Ont-ils des chances d’être entendus ?

Ça prendra sûrement du temps. Car évidemment, même si cette journée d’action commune est historique, la puissance de frappe de toutes ces professions sera toujours inférieure à celle des grévistes de la RATP. Avoir paralysé le trafic de la capitale, vendredi, était, il est vrai, un sacré un coup de semonce, un redoutable avertissement.
Et de fait, on peut se demander si le contexte politique français n’a pas changé depuis trois jours. Le retour des violences urbaines, samedi à Nantes, vient en effet alimenter la crainte d’une résurgence de la crise des Gilets jaunes. C’est une mauvaise nouvelle pour la majorité, et cela augure mal de ce qui peut se passer samedi prochain, où les Gilets jaunes se sont donné rendez-vous à Paris.
Prudence, prudence, donc, se dit-on du côté du gouvernement.

Mais ça fait un moment que l’on entend le président de la République promettre de consulter et d’écouter les Français, en somme d’être prudent.
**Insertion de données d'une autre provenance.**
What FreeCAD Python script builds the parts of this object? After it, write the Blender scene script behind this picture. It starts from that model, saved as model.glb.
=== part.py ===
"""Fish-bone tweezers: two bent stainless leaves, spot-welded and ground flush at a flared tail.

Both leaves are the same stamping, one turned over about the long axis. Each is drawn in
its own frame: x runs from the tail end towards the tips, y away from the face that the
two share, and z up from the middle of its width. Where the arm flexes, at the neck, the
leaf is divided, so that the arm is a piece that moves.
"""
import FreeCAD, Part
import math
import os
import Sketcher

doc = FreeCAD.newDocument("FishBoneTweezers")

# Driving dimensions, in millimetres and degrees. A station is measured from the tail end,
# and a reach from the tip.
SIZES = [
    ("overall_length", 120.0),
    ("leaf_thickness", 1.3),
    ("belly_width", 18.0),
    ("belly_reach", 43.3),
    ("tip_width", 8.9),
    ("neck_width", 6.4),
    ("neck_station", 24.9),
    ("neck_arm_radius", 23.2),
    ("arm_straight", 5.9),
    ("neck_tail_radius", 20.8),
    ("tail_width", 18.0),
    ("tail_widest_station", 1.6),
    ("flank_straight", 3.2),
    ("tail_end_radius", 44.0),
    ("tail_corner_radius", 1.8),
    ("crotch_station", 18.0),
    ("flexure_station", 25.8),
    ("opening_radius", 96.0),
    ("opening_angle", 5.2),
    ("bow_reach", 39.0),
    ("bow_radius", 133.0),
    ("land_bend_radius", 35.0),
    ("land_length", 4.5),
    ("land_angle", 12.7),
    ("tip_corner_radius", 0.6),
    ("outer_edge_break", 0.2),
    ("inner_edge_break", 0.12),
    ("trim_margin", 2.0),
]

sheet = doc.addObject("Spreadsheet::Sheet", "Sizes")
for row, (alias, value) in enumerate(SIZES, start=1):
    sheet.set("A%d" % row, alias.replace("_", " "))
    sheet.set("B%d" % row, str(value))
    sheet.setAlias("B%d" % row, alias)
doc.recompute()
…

C’est vrai. Et Édouard Philippe avait déjà annoncé un calendrier super allongé pour la mise en place de la réforme des retraites. C’est vrai aussi que chacun souligne abondamment que personne ne voyait venir le mouvement des Gilets jaunes, il y a un an. Et tout le monde dit redouter ce qu’on appelle l’agrégation des mécontentements : Gilets jaunes, plus grève des urgences, plus contestation sur les retraites, c’est le cocktail explosif qui est dans toutes les têtes. Sauf que jusqu’ici, cette fameuse agrégation n’avait jamais eu lieu.
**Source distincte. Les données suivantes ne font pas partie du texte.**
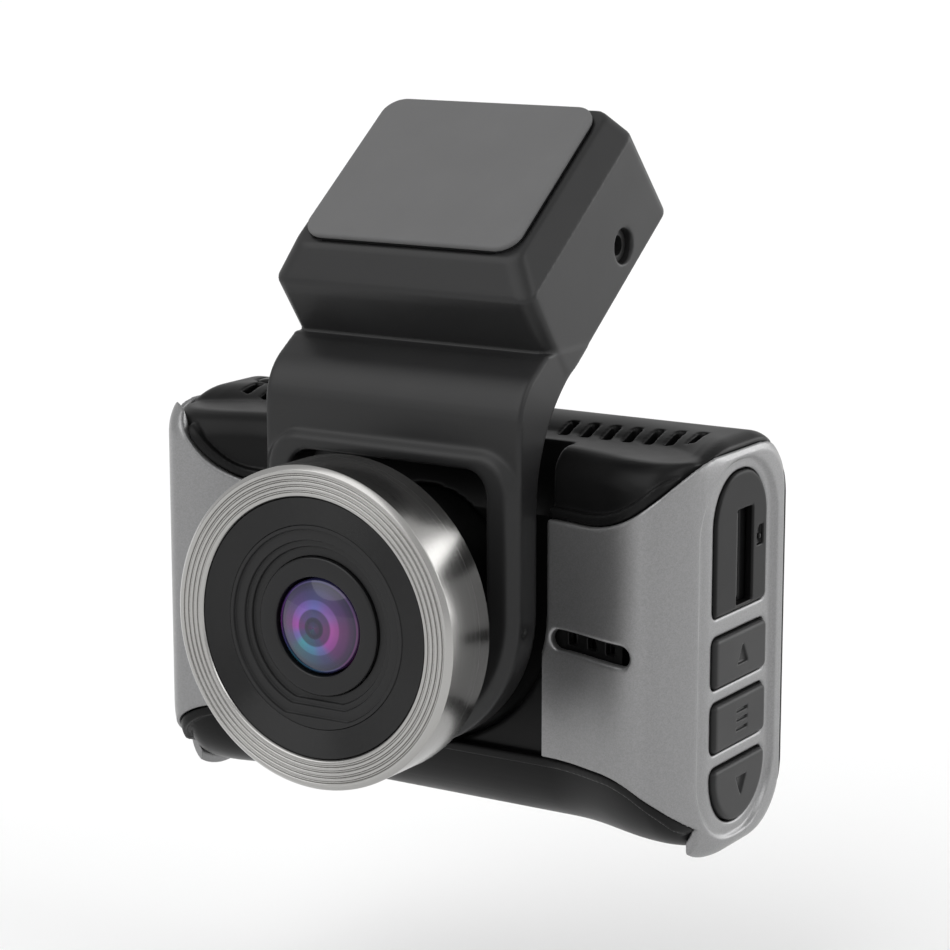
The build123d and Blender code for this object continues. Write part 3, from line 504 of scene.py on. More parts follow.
def make_materials():
    mats = {
        "pearl_grey": pearl_paint(),
        "black_satin": moulded("black_satin", (0.0035, 0.0035, 0.0036), (0.0055, 0.0055, 0.0056), 0.36,
                               specular=0.14),
        "head_grey": moulded("head_satin", (0.011, 0.011, 0.0113), (0.016, 0.016, 0.0163), 0.40, 9.0, 0.1,
                              specular=0.3),
        "grey_pad": foam_tape(),
        "key_grey": moulded("key_satin", (0.012, 0.012, 0.0122), (0.016, 0.016, 0.0162), 0.42,
                            specular=0.25),
        "card_black": moulded("card_satin", (0.012, 0.012, 0.012), (0.02, 0.02, 0.02), 0.35),
        "disc_black": moulded("disc_matt", (0.010, 0.010, 0.0102), (0.013, 0.013, 0.0133), 0.45, 12.0, 0.08,
                              specular=0.25),
        "bezel_black": moulded("bezel_grooved", (0.004, 0.004, 0.0042), (0.006, 0.006, 0.0062), 0.22,
                               12.0, 0.05, specular=0.3),
        "ring_aluminium": spun_aluminium(),
        "barrel_black": new_material("black_anodised", (0.01, 0.01, 0.0105), 0.3, metal=0.5),
        # coating: painted reflections of the lens coating, given off as a glow
        "coating": painted_coating_glow(),
        "clear_glass": clear_glass("clear_glass", (0.95, 0.97, 1.0)),
        "screen_black": new_material("screen_glass", (0.004, 0.004, 0.005), 0.06, coat=1.0,
                                     coat_rough=0.02),
        "screw_steel": brushed("zinc_steel", (0.42, 0.42, 0.43), 0.32),
        "tin": brushed("tinned_steel", (0.5, 0.5, 0.5), 0.3),
        "speaker_metal": brushed("speaker_steel", (0.25, 0.25, 0.26), 0.4),
        "sink_black": brushed("anodised_sink", (0.12, 0.12, 0.125), 0.38),
        "contact_gold": brushed("gold_contacts", (0.75, 0.55, 0.22), 0.25),
        "board_green": solder_mask(),
        "ceramic_tan": moulded("ceramic", (0.45, 0.37, 0.26), (0.52, 0.44, 0.32), 0.6, 4.0, 0.3),
        "chip_black": moulded("epoxy", (0.012, 0.012, 0.012), (0.02, 0.02, 0.02), 0.55, 6.0, 0.3),
        "socket_black": moulded("nylon_black", (0.012, 0.012, 0.012), (0.018, 0.018, 0.018), 0.45),
        "washer_nylon": moulded("nylon_natural", (0.5, 0.5, 0.47), (0.58, 0.58, 0.55), 0.45),
        "battery_wrap": moulded("battery_film", (0.05, 0.12, 0.3), (0.06, 0.14, 0.34), 0.3),
        "panel_grey": moulded("panel_film", (0.03, 0.03, 0.035), (0.04, 0.04, 0.045), 0.4),
        "ribbon_amber": moulded("polyimide", (0.4, 0.18, 0.03), (0.5, 0.24, 0.05), 0.3),
        "filter_glass": clear_glass("filter_glass", (0.4, 0.8, 0.75)),
        "coated_glass": clear_glass("coated_glass", (0.86, 0.84, 1.0)),
    }
    return mats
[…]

C’est ça qui est en train de changer ? 

Oui, enfin, pas tout à fait. En réalité, c’est moins le risque d’agrégation que l’on voit monter que celui d’une juxtaposition des mécontentements. Rien ne relie les combats des conducteurs de métro avec les revendications des notaires ou des avocats. Mais une manif par jour et des heurts le week-end, ça change évidemment la situation politique.
Et aucun gouvernement ne peut y être insensible.
C’est pourquoi l’Acte II du quinquennat devrait avoir un profil radicalement différent du premier. Aux réformes économiques et sociales menées tambour battant après l’élection d’Emmanuel Macron, vont succéder les sujets de société.
Le projet de loi de finances qui sera présenté dans 15 jours sanctuarisera les coups de pouce au pouvoir d’achat lâchés à la suite des événements violents, en décembre et janvier derniers. On finit donc de panser les plaies. Et pour la suite, on parlera écologie et climat, mais sans mesures fiscales punitives, on parlera bio-éthique et PMA pour toutes mais en essayant de ne pas dresser deux France l’une contre l’autre. On parlera immigration aussi, sujet qu’Emmanuel Macron veut imposer à sa majorité en étant convaincu qu’il est dans la tête de beaucoup de Français. À commencer par celle des Gilets jaunes. Un moyen, là encore, de les apaiser.